Derrière les atours classiques d’une success story apparente se cache le récit d’une perversion à hauteur d’homme. Absolue et systémique, elle dévoile, à une toute autre échelle, la part morbide de l’American Dream. Ce renversement du mythe apparaît très clairement dès l’introduction du film lorsque László, voguant dans la cale bruyante d’un bateau à destination de New York, se fraye un chemin vers la sortie et aperçoit, dans un éclat de rire, la Statue de la Liberté dans un stupéfiant plan inversé.
Bienvenue au pays de la servitude
La teneur acide du récit le rapproche davantage de There Will Be Blood de Paul Thomas Anderson (2007) ou de The Immigrant de James Gray (2014) que du Rebelle de King Vidor (1949). Car malgré son apparente similitude (un architecte de génie seul contre tous), le film de Vidor est imprégné de la philosophie libertarienne d’Ayn Rand qui défendait un individualisme forcené et un capitalisme débridé. Or, le film de Brady Corbet ne légitime en rien cette vision égoïste et prédatrice des rapports humains. À rebours de toute iconisation, le parcours de László Tóth (inspiré de la vie de l’architecte hongrois Marcel Breuer, exilé aux États-Unis en 1937) est un démontage en règle du mythe du self-made man américain. Des bas-fonds crasseux de New York où László survit grâce à la soupe populaire à la reconnaissance tardive de son génie, en passant par la contrainte des travaux manuels, la dépendance à la drogue et l’oppressant climat xénophobe, les États-Unis ressemblent davantage au vestibule de l’Enfer qu’à la terre promise.

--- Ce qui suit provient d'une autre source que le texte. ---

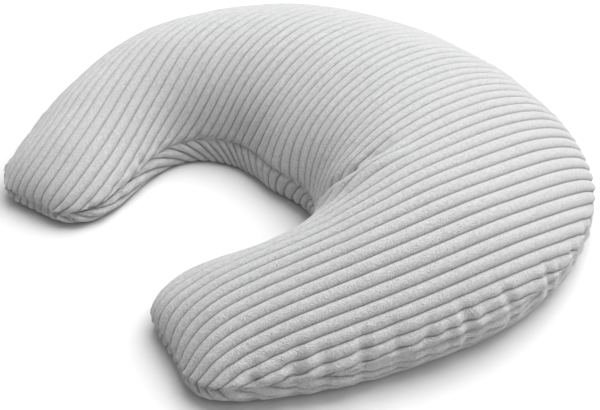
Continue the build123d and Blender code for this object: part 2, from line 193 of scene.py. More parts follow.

Le brutalisme du titre découvre ainsi son ambivalence : révolution esthétique expérimentant de nouvelles formes d’un côté ; domination des classes possédantes de l’autre. Cette nouvelle architecture primitive et gigantesque fait également écho aux partis-pris formels du film qui – tout à son imposante ampleur romanesque se déroulant sur trois décennies – privilégie les scènes intimistes, souvent conflictuelles, aux grands effets d’appareil (une séquence d’accident de train est ainsi filmée du ciel, à peine perceptible sous la brume).
Derrière les atours classiques d’une success story apparente se cache le récit d’une perversion à hauteur d’homme.
L’art et la révolution
Tout en jeux d’ombres et en plans serrés sur les visages et les mains des personnages, le film révèle, en négatif, le portrait d’une bourgeoisie américaine inculte et raciste, incarnée par la famille Van Buren. Le fils crache à la face de László un « nous vous tolérons » ; le père lui jette une pièce de monnaie en le traitant de cireur de chaussures. Les traits arrogants d’Harrison Lee Van Buren rappellent à ce titre le Daniel Plainview du film de Paul Thomas Anderson dans toute l’ampleur de sa mégalomanie malsaine.
Dans le dernier tiers du film, ce désir de contrôle pathologique prend un tour sordide. Par un crime odieux, Harrison Lee Van Buren affirme, littéralement, son droit de propriété envers László. Car malgré leur talent, leur génie et toute leur bonne volonté de s’intégrer, les étrangers ne seront jamais autre chose que des minables petits cireurs de chaussures, destinés à servir les véritables maîtres de ce pays.
Subissant les pires humiliations, László, sous les traits éprouvés et à demi-fous d’Adrien Brody, ne renonce pourtant jamais. Car l’art est aussi un moyen de soigner ses traumatismes. Son projet monumental, son grand œuvre labyrinthe et terrifiant — un centre communautaire érigé sur la colline de Doylestown — s’inspire du camp de concentration nazi auquel il a échappé. Cela, nous l’apprenons dans un épilogue dont la lourdeur didactique vient quelque peu ternir la beauté grège et rude de cette éprouvante épopée moderne.
- The Brutalist, un film de Brady Corbet, avec Adrien Brody, Felicity Jones, Guy Pearce. En salles le 12 février 2025.